Medical Practice Safety management
Work health and safety is about ensuring the wellbeing of workers (including contractors), patients and others in the medical practice. Regular review of your practice will assist in making your practice a healthy place in which to work.
It is important that you assess the WHS risks that might arise in your medical practice and develop policies, procedures and worker training that address these risks so that you can ensure a safe working environment.
WHS policies and procedures
WHS policies and procedures are important as they set clear standards and expectations for how WHS issues are to be managed.

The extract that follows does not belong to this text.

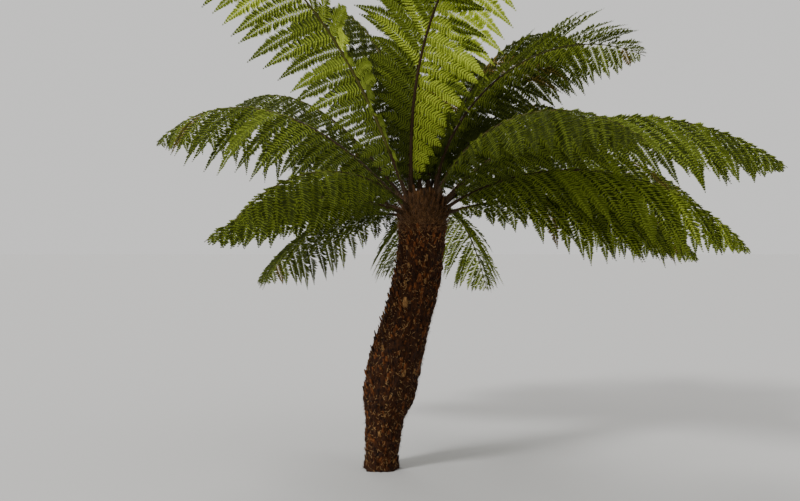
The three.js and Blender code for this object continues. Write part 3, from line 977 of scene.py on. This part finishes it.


# Leaf tones, from the lightest to the deepest, as linear base colours with the colour of the light
# that comes through. They are lit and shaded copies of one leaf colour: painted light and painted
# shade, beside tone that differs at random.
TONES = {
    "bright": ((0.470, 0.560, 0.070), (0.82, 0.94, 0.13)),
    "half_lit": ((0.210, 0.265, 0.036), (0.45, 0.54, 0.06)),
    "middle": ((0.130, 0.165, 0.024), (0.31, 0.38, 0.04)),
    "olive": ((0.082, 0.102, 0.016), (0.19, 0.24, 0.025)),
    "deep": ((0.033, 0.042, 0.008), (0.07, 0.09, 0.012)),
}
TONE_NAMES = list(TONES)
WITHERED = ((0.190, 0.125, 0.028), (0.34, 0.22, 0.04))
WITHERED_SHARE = 0.012  # share of the leaflets
# Painted shade towards the head: places by which leaflets at a frond's root are deeper than the
# rest, for most fronds and for some
MOST_SHADE_AT_ROOT = 1.1
SHADE_AT_ROOT = {0: 2.5, 1: 1.8, 5: 1.5}
SHADED_SHARE = 0.36  # share of the frond's length that is shaded so
PAINTED_BACK_SHADE = 2.6  # places by which the sheets of painted shade between the pinnules are deeper in tone
TONE_NOISE = 0.4  # places

# The place of each frond in the order of tones: (left side, right side) as seen from the head.
# These places are painted light and shade: sides in the light stand low in the order, fronds at
# the back and in shade stand deep.
FROND_TONES = [
    (-1.0, 0.7),
    (0.9, 1.0),
    (2.6, 2.4),
    (1.4, 2.2),
    (2.8, 2.8),
    (2.0, 3.0),
    (1.5, 1.5),
    (1.3, 1.3),
    (1.2, 1.2),
    (1.3, 1.6),
    (1.7, 1.6),
    (3.3, 3.3),
    (3.3, 3.3),
    (3.3, 3.3),
    (3.3, 3.3),
    (3.2, 3.2),
    (3.3, 3.3),
    (1.9, 1.9),
    (2.8, 2.8),
    (2.8, 2.8),
    (1.0, 1.0),
    (2.2, 2.2),
    (3.2, 3.2),
    (3.3, 3.3),
    (2.2, 2.4),
    (2.4, 2.4),
]

# Share of the length from which the rib is olive instead of brown, for most fronds and for some
MOST_OLIVE_FROM = 0.42
OLIVE_FROM = {0: 0.75, 1: 0.12}

# Colour, roughness and, for ribs, specular
RIB_BROWN = ((0.026, 0.012, 0.002), 0.7, 0.2)
RIB_OLIVE = ((0.062, 0.055, 0.007), 0.7, 0.2)
HAIR_BROWN = ((0.12, 0.055, 0.02), 0.6)

FROND_SEED = 100  # to which the frond's place is added
WITHERING_SEED = 5


def frond_nodes():
    return [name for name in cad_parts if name.startswith("frond")]


def tone_pile(leaves, place):
    """The pile of the tone at a place in the order of tones."""
    return leaves[TONE_NAMES[int(np.clip(round(place), 0, len(TONES) - 1))]]


def add_leaflets(leaves, withered, frames, number, random, withering):
    """A frond's leaflets on both sides of its rib, each in the pile of its tone."""
    length = FRONDS[number][LENGTH]
    hold = HELD_DIFFERENTLY.get(number, HELD)
    root_shade = SHADE_AT_ROOT.get(number, MOST_SHADE_AT_ROOT)
    shares = station_shares(length)
    for share, following in zip(shares, shares[1:]):
        for side, tone in zip((1, -1), FROND_TONES[number]):
            shade = tone + root_shade * max(0, 1 - share / SHADED_SHARE)
            place = random.normal(shade, TONE_NOISE)
            # The sheets between the pinnules take a deeper tone: painted shade in the gaps
            pile, shade_fill = tone_pile(leaves, place), tone_pile(leaves, place + PAINTED_BACK_SHADE)
            if withering.random() < WITHERED_SHARE:
                pile = withered
            middle = (share + following) / 2
            add_leaflet(pile, shade_fill, frames, length, hold, middle, side, random)


def make_fronds():
    """All fronds, with leaflets gathered by tone."""
    leaves = {tone: Pile() for tone in TONES}
    withered, brown_ribs, olive_ribs, hair = Pile(), Pile(), Pile(), Pile()
    withering = np.random.default_rng(WITHERING_SEED)
    for number, frond in enumerate(FRONDS):
        random = np.random.default_rng(FROND_SEED + number)
        frames = rib_frames(frond)
        turn = OLIVE_FROM.get(number, MOST_OLIVE_FROM)
        add_rib(brown_ribs, frames, 0.0, turn)
        add_rib(olive_ribs, frames, turn, LEAFLETS_END)
        add_rib_hair(hair, frames, random)
        add_leaflets(leaves, withered, frames, number, random, withering)
    for tone, pile in leaves.items():
        finish = leaf_material(f"leaf_{tone}", *TONES[tone])
        pile.stand_for(frond_nodes(), "frond_leaf", f"leaflets_{tone}", finish)
    for name, pile, finish, smooth in (
        ("leaflets_withered", withered, leaf_material("leaf_withered", *WITHERED), False),
        ("ribs_inner", brown_ribs, material("rib_brown", *RIB_BROWN), True),
        ("ribs_outer", olive_ribs, material("rib_olive", *RIB_OLIVE), True),
        ("rib_hair", hair, material("hair_brown", *HAIR_BROWN), False),
    ):
        pile.stand_for(frond_nodes(), "frond_leaf", name, finish, smooth)


# Camera, floor and light


def make_camera():
    lens = bpy.data.cameras.new("camera")
    lens.lens = CAMERA_LENS
    lens.sensor_width = SENSOR_WIDTH
    lens.sensor_fit = "HORIZONTAL"
    camera = bpy.data.objects.new("camera", lens)
    camera.location = CAMERA_AT
    camera.rotation_euler = (math.pi / 2, 0, 0)
    bpy.context.collection.objects.link(camera)
    bpy.context.scene.camera = camera


FLOOR_HALF = 300
FLOOR_PALE = ((0.44, 0.435, 0.425), 0.9, 0.1)  # colour, roughness, specular


def make_floor():
    half = FLOOR_HALF
    mesh = bpy.data.meshes.new("floor")
    corners = [(-half, -half, 0), (half, -half, 0), (half, half, 0), (-half, half, 0)]
    mesh.from_pydata(corners, [], [(0, 1, 2, 3)])
    mesh.materials.append(material("floor_pale", *FLOOR_PALE))
    floor = bpy.data.objects.new("floor", mesh)
    bpy.context.collection.objects.link(floor)


def aim(lamp, at, target):
    """Puts a lamp at a point and turns it to a target."""
    toward = np.array(target) - np.array(at)
    lamp.location = at
    lamp.rotation_euler = (
        math.atan2(math.hypot(toward[0], toward[1]), -toward[2]),
        0,
        math.atan2(toward[1], toward[0]) - math.pi / 2,
    )


LIGHT_TARGET = (0.2, 0, 1.4)
# The point that the light comes from, its spread in degrees, and its strength
KEY_LIGHT = ((-4.5, -4.0, 6.0), 12, 2.8)
BACK_LIGHT = ((-1.5, 5.0, 6.5), 25, 1.8)
SKY_COLOUR = (1.0, 0.99, 0.97, 1)
SKY_STRENGTH = 0.85


def sun_light(name, at, spread, strength):
    """Soft even light from the direction of a point, the same all over the floor."""
    light = bpy.data.lights.new(name, "SUN")
    light.angle = math.radians(spread)
    light.energy = strength
    lamp = bpy.data.objects.new(name, light)
    aim(lamp, at, LIGHT_TARGET)
    bpy.context.collection.objects.link(lamp)


def make_light():
    world = bpy.data.worlds.new("studio")
    world.use_nodes = True
    sky = world.node_tree.nodes["Background"]
    sky.inputs["Color"].default_value = SKY_COLOUR
    sky.inputs["Strength"].default_value = SKY_STRENGTH
    bpy.context.scene.world = world
    sun_light("key", *KEY_LIGHT)
    sun_light("back", *BACK_LIGHT)


# Fibre looks: dark and light colour, scale of the streaks, depth of the bumps
TRUNK_FIBRE = ((0.003, 0.0012, 0.0005), (0.055, 0.018, 0.004), 60, 0.006)
STUB_DARK = ((0.004, 0.0015, 0.0006), (0.05, 0.016, 0.004), 130, 0.003)
STUB_RED = ((0.016, 0.005, 0.0012), (0.20, 0.062, 0.013), 130, 0.003)
# Tan stubs: partly the real colour of broken stub ends, partly painted highlights
STUB_TAN_AND_GLINT = ((0.05, 0.022, 0.006), (0.34, 0.18, 0.06), 130, 0.003)
HEAD_FIBRE = ((0.006, 0.003, 0.001), (0.075, 0.033, 0.008), 70, 0.004)
HEAD_STUB = ((0.010, 0.004, 0.001), (0.09, 0.038, 0.009), 70, 0.002)

# Plain looks: colour, roughness, specular
ROOT_BROWN = ((0.07, 0.022, 0.005), 0.8, 0.1)
ROOT_DARK = ((0.018, 0.006, 0.002), 0.8, 0.1)
# Light tan chaff: partly real dead chaff, partly painted glints of light on the trunk's bristles
CHAFF_AND_GLINT_TAN = ((0.36, 0.21, 0.08), 0.6, 0.2)
HAIR_RED = ((0.13, 0.055, 0.012), 0.6)

DARK_STUBS_UPTO, RED_STUBS_UPTO = 0.5, 0.93  # shares of the stubs

# Rootlets and chaff on the trunk, the light chaff partly painted glints: how many, the seed of
# their draws, and how far they stray
BROWN_ROOTLETS = (9000, 31, 0.2)
DARK_ROOTLETS = (7000, 33, 0.3)
CHAFF_AND_GLINTS = (2600, 32, 0.9)


def make_trunk_parts():
    make_trunk(fibre_material("trunk_fibre", *TRUNK_FIBRE))
    make_trunk_stubs(
        (
            ("trunk_stubs_dark", DARK_STUBS_UPTO, fibre_material("stub_dark", *STUB_DARK)),
            ("trunk_stubs_red", RED_STUBS_UPTO, fibre_material("stub_red", *STUB_RED)),
            ("trunk_stubs_tan_and_glint", 1, fibre_material("stub_tan_and_glint", *STUB_TAN_AND_GLINT)),
        )
    )
    make_trunk_threads("trunk_roots", *BROWN_ROOTLETS, material("root_brown", *ROOT_BROWN))
    make_trunk_threads("trunk_roots_dark", *DARK_ROOTLETS, material("root_dark", *ROOT_DARK))
    make_trunk_threads("trunk_chaff_and_glints", *CHAFF_AND_GLINTS, material("chaff_and_glint_tan", *CHAFF_AND_GLINT_TAN))


def make_head_parts():
    make_head(fibre_material("head_fibre", *HEAD_FIBRE))
    make_head_stubs(fibre_material("head_stub", *HEAD_STUB))
    make_head_hair(material("hair_red", *HAIR_RED))


make_camera()
make_floor()
make_light()
make_trunk_parts()
make_head_parts()
make_fronds()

They also clarify which individuals hold certain obligations for managing WHS issues.
For medical practices, consideration should be given to developing appropriate policies and procedures which relate to the risks which exist in each medical practice.

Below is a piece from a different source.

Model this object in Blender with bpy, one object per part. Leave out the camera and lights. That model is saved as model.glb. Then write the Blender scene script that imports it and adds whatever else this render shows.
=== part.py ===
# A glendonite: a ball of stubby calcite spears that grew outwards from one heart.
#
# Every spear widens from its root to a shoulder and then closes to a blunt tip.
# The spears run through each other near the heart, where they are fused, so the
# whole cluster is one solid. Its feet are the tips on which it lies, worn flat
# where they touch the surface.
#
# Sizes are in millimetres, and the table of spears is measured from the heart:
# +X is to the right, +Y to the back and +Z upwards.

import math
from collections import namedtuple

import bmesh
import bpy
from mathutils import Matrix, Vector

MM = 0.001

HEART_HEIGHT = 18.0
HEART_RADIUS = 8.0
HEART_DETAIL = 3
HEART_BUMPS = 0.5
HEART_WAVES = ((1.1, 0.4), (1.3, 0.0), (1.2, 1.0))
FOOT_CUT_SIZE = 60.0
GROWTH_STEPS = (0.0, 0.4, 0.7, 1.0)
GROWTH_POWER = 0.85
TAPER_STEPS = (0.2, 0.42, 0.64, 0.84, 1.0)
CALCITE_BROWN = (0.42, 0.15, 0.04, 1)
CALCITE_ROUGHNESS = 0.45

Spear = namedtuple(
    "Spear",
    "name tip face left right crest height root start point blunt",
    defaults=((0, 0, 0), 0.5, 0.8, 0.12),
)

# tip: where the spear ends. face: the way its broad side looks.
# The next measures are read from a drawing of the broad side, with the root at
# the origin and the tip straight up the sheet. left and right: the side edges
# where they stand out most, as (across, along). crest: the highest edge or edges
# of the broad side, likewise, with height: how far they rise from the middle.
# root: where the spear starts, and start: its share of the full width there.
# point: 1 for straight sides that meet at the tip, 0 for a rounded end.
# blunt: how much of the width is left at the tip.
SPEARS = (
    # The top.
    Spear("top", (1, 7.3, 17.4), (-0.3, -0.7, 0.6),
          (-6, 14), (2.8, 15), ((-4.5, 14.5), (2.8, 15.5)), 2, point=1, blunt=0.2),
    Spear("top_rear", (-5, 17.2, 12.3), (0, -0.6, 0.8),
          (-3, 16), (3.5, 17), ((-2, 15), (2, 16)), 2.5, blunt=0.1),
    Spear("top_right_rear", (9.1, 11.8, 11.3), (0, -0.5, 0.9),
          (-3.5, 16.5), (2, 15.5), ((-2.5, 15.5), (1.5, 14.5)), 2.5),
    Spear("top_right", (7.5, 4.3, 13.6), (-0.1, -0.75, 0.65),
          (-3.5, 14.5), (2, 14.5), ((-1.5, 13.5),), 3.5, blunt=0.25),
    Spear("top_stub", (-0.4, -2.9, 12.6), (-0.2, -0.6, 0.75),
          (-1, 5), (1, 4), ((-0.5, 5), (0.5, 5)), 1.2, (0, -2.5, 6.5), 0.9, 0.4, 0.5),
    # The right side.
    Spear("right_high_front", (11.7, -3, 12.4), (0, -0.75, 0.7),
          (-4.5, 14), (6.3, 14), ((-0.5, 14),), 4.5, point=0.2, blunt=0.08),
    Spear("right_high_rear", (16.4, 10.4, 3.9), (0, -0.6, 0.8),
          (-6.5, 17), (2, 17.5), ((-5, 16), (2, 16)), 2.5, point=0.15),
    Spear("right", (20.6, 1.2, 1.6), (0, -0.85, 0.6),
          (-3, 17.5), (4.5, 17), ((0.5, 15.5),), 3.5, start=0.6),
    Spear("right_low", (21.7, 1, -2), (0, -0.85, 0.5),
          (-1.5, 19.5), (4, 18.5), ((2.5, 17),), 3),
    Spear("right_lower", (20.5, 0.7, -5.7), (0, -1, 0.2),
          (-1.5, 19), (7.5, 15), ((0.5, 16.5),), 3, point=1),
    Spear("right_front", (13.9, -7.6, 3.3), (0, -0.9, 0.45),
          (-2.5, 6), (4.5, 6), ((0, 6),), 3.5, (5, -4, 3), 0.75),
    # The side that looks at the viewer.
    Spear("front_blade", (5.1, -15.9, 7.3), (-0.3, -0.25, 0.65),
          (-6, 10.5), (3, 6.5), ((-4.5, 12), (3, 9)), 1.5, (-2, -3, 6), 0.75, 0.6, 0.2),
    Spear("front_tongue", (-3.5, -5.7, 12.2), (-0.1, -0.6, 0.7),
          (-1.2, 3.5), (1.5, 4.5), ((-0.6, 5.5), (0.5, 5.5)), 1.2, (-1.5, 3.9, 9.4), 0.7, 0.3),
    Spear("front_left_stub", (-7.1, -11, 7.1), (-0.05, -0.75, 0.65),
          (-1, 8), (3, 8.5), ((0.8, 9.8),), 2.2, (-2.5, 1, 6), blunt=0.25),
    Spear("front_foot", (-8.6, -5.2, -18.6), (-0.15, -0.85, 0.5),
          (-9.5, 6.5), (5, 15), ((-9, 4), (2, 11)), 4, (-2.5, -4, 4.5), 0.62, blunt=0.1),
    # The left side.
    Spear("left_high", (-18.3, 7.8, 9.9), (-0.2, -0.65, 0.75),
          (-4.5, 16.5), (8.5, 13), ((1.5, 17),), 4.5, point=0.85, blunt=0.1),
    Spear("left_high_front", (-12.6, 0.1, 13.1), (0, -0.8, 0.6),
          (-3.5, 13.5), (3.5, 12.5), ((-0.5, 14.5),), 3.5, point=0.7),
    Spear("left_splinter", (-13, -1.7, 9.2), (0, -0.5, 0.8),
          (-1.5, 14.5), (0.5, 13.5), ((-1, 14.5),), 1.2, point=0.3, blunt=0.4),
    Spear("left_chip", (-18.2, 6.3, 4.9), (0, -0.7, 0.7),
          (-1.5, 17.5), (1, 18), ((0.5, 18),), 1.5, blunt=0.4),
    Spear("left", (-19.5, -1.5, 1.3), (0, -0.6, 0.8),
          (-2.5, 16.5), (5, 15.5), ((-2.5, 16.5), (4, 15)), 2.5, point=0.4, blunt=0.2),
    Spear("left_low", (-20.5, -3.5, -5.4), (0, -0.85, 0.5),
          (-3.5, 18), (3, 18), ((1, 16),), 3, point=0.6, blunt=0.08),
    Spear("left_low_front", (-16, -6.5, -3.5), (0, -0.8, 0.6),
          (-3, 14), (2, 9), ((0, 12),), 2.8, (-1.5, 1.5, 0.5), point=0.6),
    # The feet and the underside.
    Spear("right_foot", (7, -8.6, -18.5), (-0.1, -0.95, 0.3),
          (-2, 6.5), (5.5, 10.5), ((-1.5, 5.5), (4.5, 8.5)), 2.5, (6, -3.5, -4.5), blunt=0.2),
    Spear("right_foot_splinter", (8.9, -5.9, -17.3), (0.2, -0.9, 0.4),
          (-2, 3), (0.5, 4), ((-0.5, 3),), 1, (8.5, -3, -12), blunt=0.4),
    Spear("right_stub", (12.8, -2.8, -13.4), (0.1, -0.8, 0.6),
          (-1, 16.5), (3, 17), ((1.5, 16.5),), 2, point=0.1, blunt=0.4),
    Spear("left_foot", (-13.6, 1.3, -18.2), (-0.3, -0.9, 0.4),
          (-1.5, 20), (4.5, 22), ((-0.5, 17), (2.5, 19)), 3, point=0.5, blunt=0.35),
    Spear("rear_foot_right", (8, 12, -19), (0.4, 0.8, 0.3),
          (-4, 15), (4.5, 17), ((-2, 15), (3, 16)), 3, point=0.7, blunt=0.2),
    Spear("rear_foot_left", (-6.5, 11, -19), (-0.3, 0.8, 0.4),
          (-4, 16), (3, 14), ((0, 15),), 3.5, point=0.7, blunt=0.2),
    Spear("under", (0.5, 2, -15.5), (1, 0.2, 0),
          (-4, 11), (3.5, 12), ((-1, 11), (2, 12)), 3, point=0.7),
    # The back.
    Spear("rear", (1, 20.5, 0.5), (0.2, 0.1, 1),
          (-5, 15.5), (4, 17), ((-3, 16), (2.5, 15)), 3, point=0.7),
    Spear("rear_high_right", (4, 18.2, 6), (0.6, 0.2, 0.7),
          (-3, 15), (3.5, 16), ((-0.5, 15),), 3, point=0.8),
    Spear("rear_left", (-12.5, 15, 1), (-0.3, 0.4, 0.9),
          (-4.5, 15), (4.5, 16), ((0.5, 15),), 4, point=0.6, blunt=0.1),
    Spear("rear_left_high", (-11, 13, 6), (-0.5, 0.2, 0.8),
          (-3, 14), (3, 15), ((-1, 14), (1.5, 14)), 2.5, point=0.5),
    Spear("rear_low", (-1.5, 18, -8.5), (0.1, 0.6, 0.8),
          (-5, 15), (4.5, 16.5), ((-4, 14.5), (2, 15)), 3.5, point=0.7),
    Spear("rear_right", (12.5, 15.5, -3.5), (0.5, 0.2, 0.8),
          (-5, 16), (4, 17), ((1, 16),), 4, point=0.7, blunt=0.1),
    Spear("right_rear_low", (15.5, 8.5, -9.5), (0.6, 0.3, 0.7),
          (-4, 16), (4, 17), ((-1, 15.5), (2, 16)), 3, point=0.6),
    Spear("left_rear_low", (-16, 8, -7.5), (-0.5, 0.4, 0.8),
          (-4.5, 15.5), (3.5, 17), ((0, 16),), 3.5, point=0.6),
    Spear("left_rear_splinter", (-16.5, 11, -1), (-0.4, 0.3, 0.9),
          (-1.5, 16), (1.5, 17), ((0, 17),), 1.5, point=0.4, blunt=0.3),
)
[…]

Typical policies and procedures that could be developed for a medical practice include:
- work health and safety policy
procedures that deal with:
- security and staff safety,
- dealing with patients,
- ergonomic set-ups and assessments,
- manual handling,
- electrical safety,
- the storage and handling of drugs, medicines and other chemicals,
- incident/accident reporting,
- cash handling,
- first aid,
- fire safety and emergency procedures – including the location of fire extinguishers, how to use them and an emergency evacuation route and assembly point,
- working practices including the use of personal protective equipment (PPE) and other safety equipment, access/egress issues including the requirement to keep entry and exit points clear from congestion, and dealing with slips, trips and falls,
- worker training and competency assessment,
- anti-bullying, Equal Employment Opportunity (EEO) and harassment.
Consultation and training
When developing policies and procedures, medical practices should consult with workers and involve them in formulating policies and procedures that relate to specific practice risks.
Training workers in the policies and procedures that apply at the medical practice is also important, as this allows workers to understand what is expected of them and how they can contribute to a safe work environment.
Worker training should take place on a regular basis and should focus on:
- informing employees about their obligations under applicable policies and procedures, and the methods by which they can actively minimise safety risks to themselves and others,
- assessing worker competency and awareness of safe work practices.